O papo a seguir antecipa que ficção ele busca criar para empolgar a juventude.

De que maneira "A Ficcionista" se articula com a sua trajetória literária e o que esse livro apresenta de investigação sobre os poderes analgésicos da ficção?

Godofredo de Oliveira - O leitor/a leitora busca sempre um ato de comunicação literária. A obra de ficção pode ser lida como um pianista lê uma partitura. Se esse leitor não souber o solfejo, ele não precisa saber, a narrativa o vai empurrando para uma leitura, não necessariamente a mesma lida por todos. "A Ficcionista" vai provocar questões quanto à verdade, ao real e à ficção. O livro, acabará, pela sua arquitetura, provocando o leitor a se dar conta que a ficção não imita o real, antes compete com esse real.

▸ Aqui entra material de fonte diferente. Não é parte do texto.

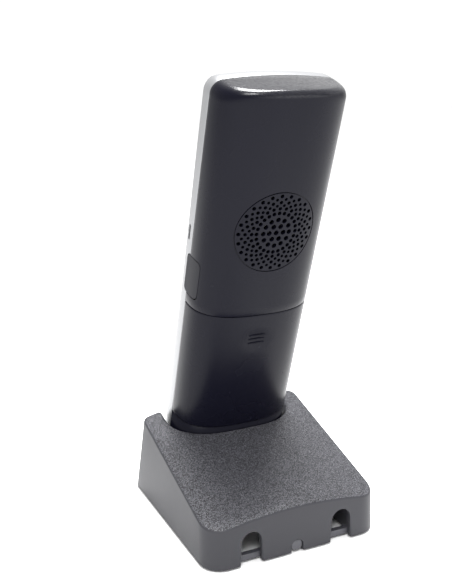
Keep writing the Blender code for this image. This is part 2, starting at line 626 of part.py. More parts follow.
def all_keys():
    """Every sprung key as (name, x, z, size, finish)."""
    keys = []
    for z, names in zip(DIGIT_ROWS, DIGIT_NAMES):
        keys += [(f"key_{name}", x, z, DIGIT_SIZE, KEY_GREY) for x, name in zip(DIGIT_COLUMNS, names)]
    keys += [("talk_key", -SIDE_KEY_X, CALL_KEY_ROW, CALL_KEY_SIZE, GREEN_KEY),
             ("end_key", SIDE_KEY_X, CALL_KEY_ROW, CALL_KEY_SIZE, RED_KEY),
             ("softkey_left", -SIDE_KEY_X, SOFT_KEY_ROW, SOFT_KEY_SIZE, KEY_GREY),
             ("softkey_right", SIDE_KEY_X, SOFT_KEY_ROW, SOFT_KEY_SIZE, KEY_GREY)]
    return keys


def make_front_cover():
    cover = handset_solid(FACE_FRONT, FACE_BACK, domed=False, columns=10, chamfer=0.8 * MM)
    cover = put("front_cover", cover, CHARCOAL, on_handset=True)
    for name, x, z, size, _ in all_keys():
        boolean(cover, face_opening(f"opening_{name}", x, z, size, KEY_CORNER))
    boolean(cover, face_opening("opening_rocker", 0, ROCKER_CENTRE, ROCKER_SIZE, ROCKER_CORNER))
    window = (2 * WINDOW_HALF_WIDTH, WINDOW_TOP - WINDOW_BOTTOM)
    boolean(cover, face_opening("opening_window", 0, (WINDOW_BOTTOM + WINDOW_TOP) / 2, window, 1.5 * MM))
    for k in (-1, 0, 1):
        slit = face_opening(f"earpiece_slit_{k}", 0, EARPIECE_CENTRE + 2.2 * MM * k, (9 * MM, 1 * MM),
                            0.2 * MM, grow=0.1 * MM)
        boolean(cover, slit)
    boolean(cover, face_opening("microphone_hole", 0, 45 * MM, (1.4 * MM, 1.4 * MM), 0.3 * MM, grow=0.0))


def key_cap(x, z, size, corner):
    cap = box((x - size[0] / 2, KEY_FACE, z - size[1] / 2), (x + size[0] / 2, KEY_BACK, z + size[1] / 2),
              corner, "Y", segments=3)
    rim = [e for e in cap.edges if all(abs(v.co.y - KEY_FACE) < 1e-6 for v in e.verts)]
    bmesh.ops.bevel(cap, geom=rim, offset=0.35 * MM, segments=1, affect="EDGES", profile=0.5)
    return cap


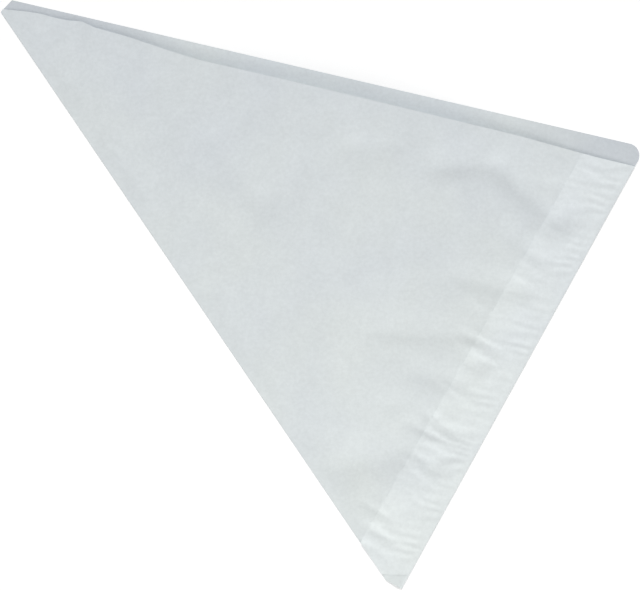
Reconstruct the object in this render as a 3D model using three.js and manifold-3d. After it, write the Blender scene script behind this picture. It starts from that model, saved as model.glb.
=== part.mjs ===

Em seu processo de escrita... seja no ensaio ou na prosa literária de ficção... que componentes de pesquisa norteiam o seu olhar?

O que me dirige é a constatação de que tanto a narrativa ficcional quanto a histórica são, para quem lê, maculadas por pensamentos internos ideologizados e psicanalíticos. O/A historiador/a e o/a ficcionista lutam com vigor para a isenção do leitor/a.

Qual foi o livro que fez o senhor amar os livros? Existe algum livro do qual o senhor não se liberta nunca, por reverência e por dívida artística?

"Memórias Póstumas de Brás Cubas", "Madame Bovary" e, atualmente, "A Hora da Estrela".

Existe uma ideia de Brasil consciente para o país que transpira na sua literatura? Que brasilidade é a sua?

Sempre um Brasil consciente, mas tentando fazer de um jeito que a literatura nunca perca a sua autonomia... nunca. Por exemplo, quanto a personagens negros, tentando assim contribuir para uma nação coesa e democrática: a personagem Antônia Casamança, em "O Bruxo do Contestado"; o Lázaro, no "Amores Exilados"; o negro Tião, do romance "Marcelino" e Luigi, no meu recente "O Desenho Extraviado de Hieronymus Bosch", que vai abraçar o movimento negro na sua volta dos Estados Unidos. Eles são todos personagens que apaziguam a narrativa, têm pés no chão e lutam. É também a minha luta por um país mais justo e livre.

No seu ofício de escritor e de professor, como o senhor avalia a relação do mercado editorial brasileiro hoje com quem escreve e com quem lê?

A notícia boa é que o e-book não matou o livro em papel, como se temia. Mas a juventude lê pouco, muito pouco, e as escolas, em geral, deixaram de ter o paradidático como fundamental e obrigatório no ensino, e não apenas como um capricho. Isso é dramático. Criar ficção e ouvir ou ler ficção dos outros faz parte da vida, como se alimentar e hidratar.